The bush path led directly to the primary school football pitch. The school garden was located to the west of the school compound, on the borders of the refuse dump. To the east of the school football park were the classrooms of primary 1 to 3. Adjoining the fenced school farm, to the northern end of the compound was a forest beneath which flowed a gentle stream. Leading to the stream was a slanting footpath descending through plantain trees, cocoyam plants, and solid tropical trees of different heights. Some of the trees had strong branches low enough to be reached by any person of average height.

It was on one of these branches, deep inside the quiet typical West African tropical bush, on one of these strong tree branches, that an old lady had planned to tie one end of her special necklace, not made from gold, copper or diamond, but of from jute. It was a rope meant to be used as a macabre necklace to snuff life out of a human being. You must have seen through the metaphors and euphemisms what sort of necklace the old lady’s rope was.

As Sintim Aboagye, the class one pupil, reached the school compound early that morning, he saw in the middle of the school football park a group of three young strong men restraining an elderly woman in tears, with a strong long rope nicely rolled around her neck and freely hanging onto her chest. The morning assembly time for the primary school was not yet up so some of the pupils had gathered around the lady and the young men. He joined them to listen to what they were saying and what the matter was all about. The woman was bitterly arguing with them in a weak feminine voice and a frail body frame.

She was accusing the young men, his grandchildren, of being hypocrites and ungrateful. They lived together in a typical traditional West African setting in one compound. They gave her absolutely no respect and harassed her every day as if she were insane and not fit anymore to live among them. She needed assistance to walk even the shortest distances around the house for some of her basic natural needs. Her vulnerable condition had on a few occasions given rise to offensive comments from her grand-children, the young men found on the scene at the middle of the school park. They at times went to the extent of saying that she had become a nuisance, completely forgetting how their father told them that she was the one who took excellent care of him during his youth. On one particular day, she decided that enough was enough. Advanced old age had become too much of a burden her.

When she was young, she had surveyed the nature of the vegetation where the stream flowed calmly in the cool temperatures of the forest nearby. She remembered some of the trees had beautiful singing birds in one of the most peaceful environments one could find on earth to be alone. The strong branches of some of the short trees had her pondering over the project of ending her life by reaching up there to hang herself with a rope paradoxically used by the family for giving life not death; at the end of the long and strong rope hung a small bucket used by the large family for drawing water from their family well which had been dug inside the family compound. She had removed it from the bucket and headed for the forest with her plans. They brought her back home that day, she found an alternative another day. She carried her plans through in a different way. That story must not be told. It ended as a tragedy.

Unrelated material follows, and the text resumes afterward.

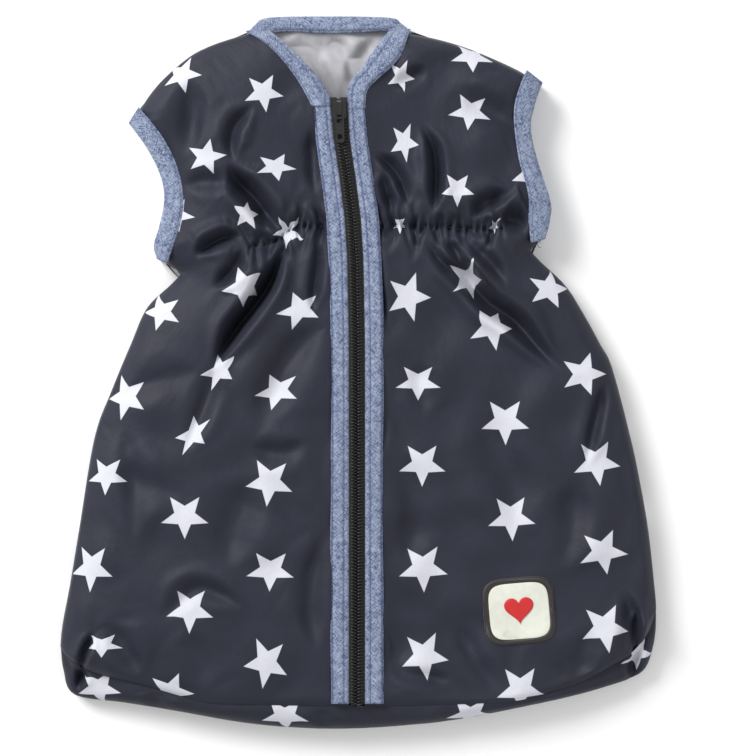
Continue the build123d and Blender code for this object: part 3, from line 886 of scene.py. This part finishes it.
def pad_between(name, top, bottom, material):
    """A closed pad between two grids of the same shape."""
    nv, nu = top.shape[:2]
    count = nv * nu
    faces = grid_faces(nv, nu)
    faces += [tuple(count + k for k in reversed(f)) for f in faces]
    rim = [i for i in range(nu)] + [j * nu + nu - 1 for j in range(1, nv)]
    rim += [(nv - 1) * nu + i for i in range(nu - 2, -1, -1)] + [j * nu for j in range(nv - 2, 0, -1)]
    for a, b in zip(rim, rim[1:] + rim[:1]):
        faces.append((b, a, count + a, count + b))
    points = np.concatenate([top.reshape(-1, 3), bottom.reshape(-1, 3)])
    obj = mesh_object(name, points, faces, material)
    flat = flat_coordinates(top).reshape(-1, 3)
    write_vector(obj, "flat", np.concatenate([flat, flat]))
    face_out(obj)
    return obj


def tree_of(*grids):
    """A lookup of the surface these grids make, for heights seen from above."""
    points, faces = [], []
    for grid in grids:
        faces += [tuple(k + len(points) for k in f) for f in grid_faces(*grid.shape[:2])]
        points += [tuple(p) for p in grid.reshape(-1, 3)]
    return BVHTree.FromPolygons(points, faces)


def heights(tree, plan, default):
    """Surface height under each plan point; the nearest known height where there is none."""
    out = np.full(len(plan), np.nan)
    for k, (x, y) in enumerate(np.asarray(plan)[:, :2]):
        hit = tree.ray_cast(Vector((x, y, 200.0)), Vector((0, 0, -1)))[0]
        if hit is not None:
            out[k] = hit.z
    known = np.flatnonzero(~np.isnan(out))
    if len(known) == 0:
        return np.full(len(plan), default)
    return np.interp(np.arange(len(out)), known, out[known])


def evened(values, reach):
    kernel = np.hanning(2 * reach + 3)
    padded = np.pad(values, reach + 1, mode="edge")
    return np.convolve(padded, kernel / kernel.sum(), mode="valid")


def band(name, near, far, top_near, top_far, drop, material, grooves=(), crown=0.5, gather=0.15, seed=1):
    """A closed padded strip between two edges, with sewn grooves across its width."""
    count = max(20, int(np.linalg.norm(np.diff(near, axis=0), axis=1).sum() / 1.1))
    near, far = even(near[:, :2], count), even(far[:, :2], count)
    top_near, top_far = spread(top_near, count), spread(top_far, count)
    width = np.linalg.norm(far - near, axis=1)
    along = np.concatenate([[0], np.cumsum(np.linalg.norm(np.diff((near + far) / 2, axis=0), axis=1))])
    draw = np.random.default_rng(seed)
    wobble = sum(
        draw.uniform(0.5, 1) * np.sin(along * math.tau / draw.uniform(2.4, 8.0) + draw.uniform(0, 6))
        for _ in range(7)
    )
    wobble *= gather / 2.0
    marks = sorted({0.0, 0.03, 0.09, 0.18, 0.3, 0.42, 0.5, 0.58, 0.7, 0.82, 0.91, 0.97, 1.0}
                   | {round(g + d, 3) for g in grooves for d in (-0.05, 0.0, 0.05)})
    rows, flats = [], []
    for s in marks:
        lift = crown * (1 - (2 * s - 1) ** 4) - 0.55 * crown
        sewn = sum(math.exp(-(((s - g) / 0.05) ** 2)) for g in grooves)
        edge = 0.55 * math.exp(-((s / 0.03) ** 2)) + 0.55 * math.exp(-(((1 - s) / 0.03) ** 2))
        z = top_near * (1 - s) + top_far * s + lift - edge - 0.42 * sewn + wobble * (0.4 + sewn)
        rows.append(np.column_stack([near * (1 - s) + far * s, z]))
        flats.append(np.column_stack([s * width, along, np.zeros(count)]))
    for s in (1.0, 0.75, 0.5, 0.25, 0.0):
        z = top_near * (1 - s) + top_far * s - drop
        rows.append(np.column_stack([near * (1 - s) + far * s, z]))
        flats.append(np.column_stack([2 * width + drop - s * width, along, np.zeros(count)]))
    points = np.stack(rows, axis=1)
    around = points.shape[1]
    faces = grid_faces(count, around, closed=True)
    faces += [tuple(range(around)), tuple((count - 1) * around + k for k in range(around))]
    obj = mesh_object(name, points, faces, material)
    write_vector(obj, "flat", np.stack(flats, axis=1))
    # Mask of the sewn grooves on the top face; the chambray paints shade into the grooves with it.
    top = np.array([sum(math.exp(-(((s - g) / 0.045) ** 2)) for g in grooves) for s in marks] + [0.0] * 5)
    write_attribute(obj, "sewn", np.tile(top, count))
    face_out(obj)
    return obj


def tube(path, radius, ring=6):
    """Points and faces of a round cord along a path."""
    tangent = np.gradient(path, axis=0)
    tangent /= np.maximum(np.linalg.norm(tangent, axis=1, keepdims=True), 1e-9)
    up = np.tile([0.3, 0.2, 1.0], (len(path), 1))
    side = np.cross(tangent, up)
    side /= np.maximum(np.linalg.norm(side, axis=1, keepdims=True), 1e-9)
    up = np.cross(side, tangent)
    turn = np.arange(ring) * math.tau / ring
    radius = np.broadcast_to(radius, len(path))
    points = path[:, None] + radius[:, None, None] * (
        np.cos(turn)[None, :, None] * side[:, None] + np.sin(turn)[None, :, None] * up[:, None]
    )
    faces = grid_faces(len(path), ring, closed=True)
    faces += [tuple(range(ring)), tuple((len(path) - 1) * ring + k for k in range(ring))]
    return points.reshape(-1, 3), faces


def cords(name, paths, radii, material, ring=6):
    """One object from several cords."""
    points, faces, flats = [], [], []
    total = 0
    for path, radius in zip(paths, radii):
        p, f = tube(np.asarray(path, float), radius, ring)
        faces += [tuple(k + total for k in face) for face in f]
        points.append(p)
        run = np.repeat(np.arange(len(path)), ring)
        around = np.tile(np.arange(ring), len(path))
        flats.append(np.column_stack([around * 0.5, run * 0.5, np.zeros(len(run))]))
        total += len(p)
    obj = mesh_object(name, np.concatenate(points), faces, material)
    write_vector(obj, "flat", np.concatenate(flats))
    face_out(obj)
    return obj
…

There is one important question we need to ask. Why do we pray in our churches to live to a very advanced old age, with some praying to live even beyond 100 years, when we know that these days our cultural setting has the least regard or tolerance for the aged in West Africa? Many superstitious West Africans even accuse old people of being witches and wizards, and the mushrooming and horrible one-man churches are not helping matters.

Another question needs to be made. If you cannot help someone, why condemn the choice the person makes? Why go ahead to even criminalise his or her choice?

What is worse? We always claim to be more mentally sound than those who attempt or actually go ahead to take their own lives, by accusing them of being depressed or mentally ill. Really? It’s all human hypocrisy. There are too many false Sigmund Freuds in the world, fake psychiatrists seeking to give a better image of themselves by pointing accusing or criminalising fingers at their suffering fellow human beings, instead of comforting words and practical solutions, not vain superstitious beliefs false church doctrines.